The Daily Mail was, unsurprisingly, outraged by the event – considering it to be no more than a wanton act of vandalism and calling for a full investigation into the crime. They were, however, equally outraged the following day when another slaver statue was legally removed by the authorities. It appears the removal of the statues is the issue, rather than the manner in which it occurs. This, it would seem, is an argument that has become commonplace; that the destruction of statues is tantamount to the erasing of history. Some claim that the statue’s presence was an educational tool, despite the fact that not so long ago children were taken to the statue to throw marigolds at it to thank Colston for what he’d done ‘for Bristol’, with no mention of his links to his most abhorrent of business activities. There are also schools and a theatre in the city that are named after Colston. I once voiced my disgust at this to a teacher who worked at one of the schools, who claimed that the school should not change its name because ‘it provides an opportunity to educate children about slavery.’ A preposterous argument for a teacher to make – a school already has every opportunity in the world to educate children about slavery seeing as it is an establishment specifically designed for the education of children.
I am sure that there are some people who genuinely believe this argument, though for the most part it seems to be little more than a gossamer thin veil behind which there lurks the spectre of white supremacy. The idea that the statue of a mass murderer should remain standing because it was raised, many years ago, by people either ignorant of his crimes or in agreement with them is an absurdity. The removal of statues is a historic act, it is a way of saying that we are better and that we now know this person is not worthy of the glorification they once received. People who oppose these changes either condone the heinous acts of the past or do not understand the message the statue transmits to the descendants of those effected. This is not about forgetting our past, it is about changing our relationship with it – about finding a better way to remember the mistakes we’ve made.
A fantastic example, if you will forgive me for the crime of reductio ad Hitlerum, is Germany’s relationship with its difficult past. No statues of Hitler or his followers are required for those events to be remembered. Instead there are memorials to those killed, museums and preserved concentration camps where people can go and remember and learn and understand the horror. German children are far better educated about their country’s history than our own are about Britain. Bristol should have a memorial to those killed and displaced by the slave trade – a place of education and memory. Perhaps a replica slaver ship, so that people can learn about the horrible conditions. There are plenty of ways to remember and learn without having the person who committed the atrocities on a literal pedestal in the centre of town.
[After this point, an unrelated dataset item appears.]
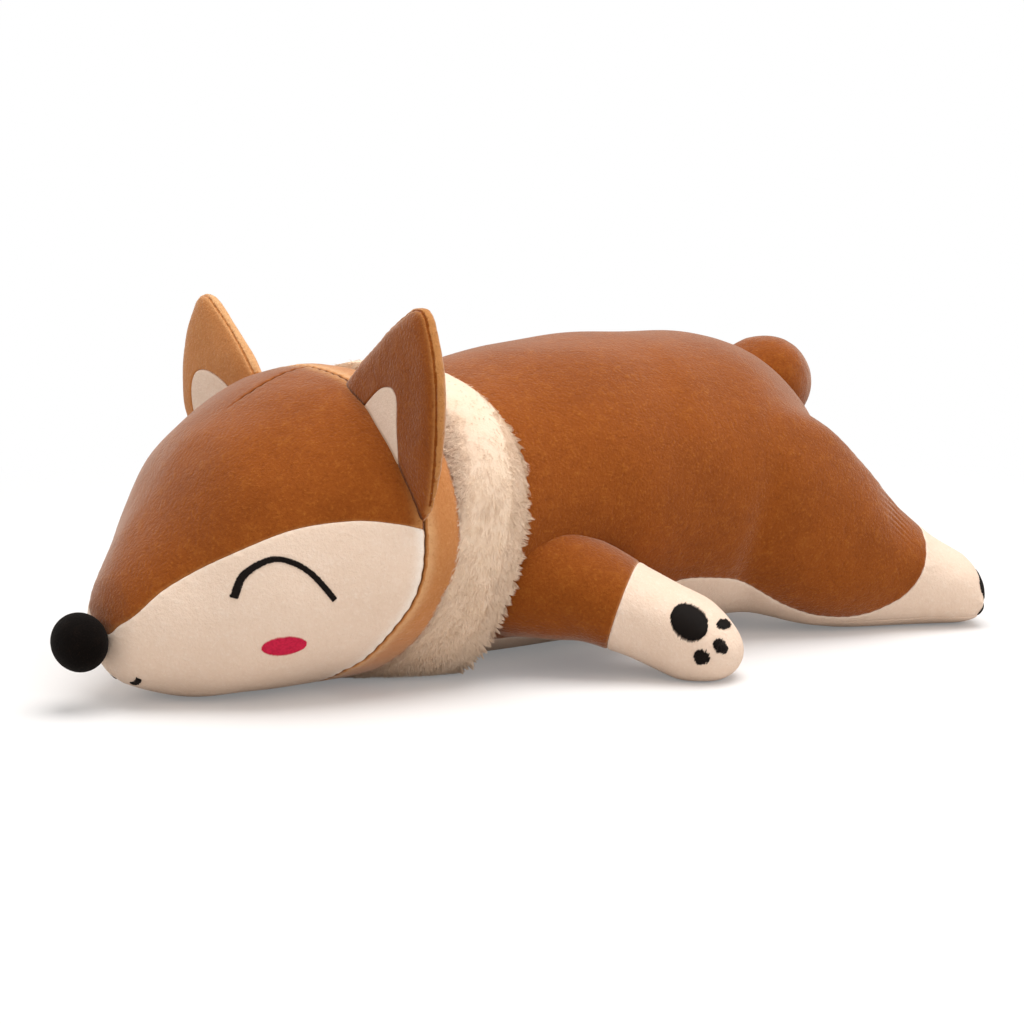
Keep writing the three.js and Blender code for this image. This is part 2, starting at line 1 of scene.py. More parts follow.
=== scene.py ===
"""Plush fox pillow: velvet panels, fur collar and stitched face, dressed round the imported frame.

Shapes are worked out in millimetres in the modelling frame (x from the nose to the tail, the fox's left
is -y, z is up, floor at 0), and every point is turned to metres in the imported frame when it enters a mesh.
"""
import math

import bpy
import numpy as np
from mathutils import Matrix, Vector


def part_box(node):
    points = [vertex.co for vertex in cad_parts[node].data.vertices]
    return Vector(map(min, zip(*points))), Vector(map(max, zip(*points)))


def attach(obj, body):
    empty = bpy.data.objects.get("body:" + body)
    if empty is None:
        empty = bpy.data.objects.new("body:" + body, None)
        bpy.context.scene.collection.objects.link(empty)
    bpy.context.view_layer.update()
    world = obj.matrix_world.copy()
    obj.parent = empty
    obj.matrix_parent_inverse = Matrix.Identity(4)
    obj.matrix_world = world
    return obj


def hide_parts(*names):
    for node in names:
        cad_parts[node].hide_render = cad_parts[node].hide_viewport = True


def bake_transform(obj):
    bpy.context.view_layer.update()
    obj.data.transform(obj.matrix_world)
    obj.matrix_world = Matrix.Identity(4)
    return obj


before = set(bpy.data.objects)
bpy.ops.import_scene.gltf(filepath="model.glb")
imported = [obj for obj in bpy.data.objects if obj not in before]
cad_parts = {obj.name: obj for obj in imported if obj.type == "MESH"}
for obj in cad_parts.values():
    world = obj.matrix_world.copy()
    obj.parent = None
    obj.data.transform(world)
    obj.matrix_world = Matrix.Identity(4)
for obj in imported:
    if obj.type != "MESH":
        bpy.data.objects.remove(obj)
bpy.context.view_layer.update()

MM = 0.001
LEFT, RIGHT = -1, 1
SIDES = {LEFT: "left", RIGHT: "right"}
# A table of points holds their place, their normal and then the piece's own columns, from this one on
OWN = 6

# Places of the local frames, as the solids have them but for the lean of the collar
EAR_PLANE, NECK, HEAD_TURN = -111, -72, 6
ARM_ROOT, ARM_ANGLE = (-28, 54), 44
LEG_ROOT, LEG_ANGLE = (96, 40), 19
TAIL_ROOT, TAIL_PITCH = (190, 0, 131), 10
EAR_ROOT, EAR_ROOT_END, EAR_CUP = (32, 153), (103.5, 95), 4
CUFF_AT, CUFF_HEIGHT, CUFF_TILT = 66, 43, 18
COLLAR_MIDDLE, COLLAR_LEAN = (-66.5, 78), 12


# Places and turns

def move(x, y, z):
    """4x4 matrix of a shift."""
    place = np.eye(4)
    place[:3, 3] = x, y, z
    return place


def turn(axis, degrees):
    """4x4 matrix of a turn about x, y or z."""
    c, s = math.cos(math.radians(degrees)), math.sin(math.radians(degrees))
    a, b = {"x": (1, 2), "y": (2, 0), "z": (0, 1)}[axis]
    place = np.eye(4)
    place[a, a] = place[b, b] = c
    place[b, a], place[a, b] = s, -s
    return place


def put(points, place):
    """Points from a local frame into the modelling frame."""
    return points @ place[:3, :3].T + place[:3, 3]


def local(points, place):
    """Points from the modelling frame into a local one."""
    return (points - place[:3, 3]) @ place[:3, :3]


HEAD = move(NECK, 0, 0) @ turn("z", HEAD_TURN) @ move(EAR_PLANE - NECK, 0, 0) @ turn("z", 180)
ARM = {s: move(ARM_ROOT[0], s * ARM_ROOT[1], 0) @ turn("z", s * ARM_ANGLE) for s in SIDES}
LEG = {s: move(LEG_ROOT[0], s * LEG_ROOT[1], 0) @ turn("z", s * LEG_ANGLE) for s in SIDES}
TAIL = move(*TAIL_ROOT) @ turn("y", -TAIL_PITCH)
COLLAR = (move(COLLAR_MIDDLE[0] - COLLAR_MIDDLE[1] * math.tan(math.radians(COLLAR_LEAN)), 0, 0)
          @ turn("z", HEAD_TURN / 2) @ turn("y", COLLAR_LEAN))
NOSE_MIDDLE = (135.5, 0, 33)

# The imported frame's origin lies under the middle of the box, found here from the nose
nose_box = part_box("nose")
SHIFT = (nose_box[0][0] + nose_box[1][0]) / 2 / MM - put(np.array([NOSE_MIDDLE]), HEAD)[0][0]


# Forms of the stuffed parts

def through(keys, x):
    """Smooth monotone curve through (x, value) keys, level past both ends. On each span it is the cubic
    with the end slopes of the keys, and a key's slope is the harmonic mean of the slopes beside it."""
    at, value = np.array(keys, float).T
    if len(at) == 1:
        return np.full(np.shape(x), value[0])
    x = np.clip(x, at[0], at[-1])
    i = np.clip(np.searchsorted(at, x, side="right") - 1, 0, len(at) - 2)
    slope = np.diff(value) / np.diff(at)
    product = slope[:-1] * slope[1:]
    inner = np.where(product > 0, 2 * product / np.where(product > 0, slope[:-1] + slope[1:], 1), 0)
    tangent = np.concatenate([slope[:1], inner, slope[-1:]])
    span = np.diff(at)[i]
    u, rise = (x - at[i]) / span, np.diff(value)[i]
    start, end = tangent[i] * span, tangent[i + 1] * span
    return value[i] + u * start + u**2 * (3 * rise - 2 * start - end) + u**3 * (start + end - 2 * rise)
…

The question, for a lot of people, is how far does this go? The graffitiing of Sir Winston Churchill’s statue in London is an incredibly emotive issue for many people. Sir Winston is a divisive figure, seen by many as Britain’s defender and architect of victory over Hitler, he was also responsible for the creation of concentration camps in Kenya and effectively orchestrated a famine in India. It is an extremely difficult debate and one I am far from decided on.
The question I would like to ask, however, is why are we still putting up statues of people at all? My Mum always told me not to put people on a pedestal but we always doing it, both literally and figuratively. We cannot help ourselves, as many poorly rendered bronze footballers standing erect outside stadiums will tell you. No person is perfect, everyone has made mistakes – we know this, yet it does not stop us. The problem with people in the public eye, politicians especially, is that their mistakes can be high profile and costly with far-reaching consequences. I think we need to be asking ourselves whether statues of individuals are the best way of remembering and honouring history. Would a more appropriate, lasting and accurate reminder of who defeated Hitler and defended Britain be a statue of three nameless soldiers, one British, one American and one Soviet? A merciful nurse tending to a wounded Tommy? An anonymous spitfire pilot? Are these not greater symbols of that period than any flawed individual, who there will always be some issue with? I’m not saying to forget the likes of Churchill (and I really don’t know how I feel about statues of him), far from it, I’m merely advocating a way of remembering our history without searching for non-existent, all-virtuous, super-heroes of the past.
Our relationship with our history is strange. British people still retain a pride of our once extensive empire and an ignorance of the atrocities it committed. It is not taught in schools, it is not delivered in documentaries or represented in films, it is not symbolised by monuments. More people have learnt more about the slave trade in the last five days than in all the year nine history classes combined. History is a succession of moments, that should be recorded to benefit future generations and as a society we have been wholly inadequate in performing this task. Let’s be better, not by raising statues of flawed “heroes” but by erecting simple reminders of what has occurred: both our glories and our failings. Let’s be honest about our history, by teaching children what really happened ‘warts and all’. A man on a plinth tells me nothing, whoever he is, but an accurate reminder of what really occurred, accompanied by frank and honest discussion: that is history we can learn from.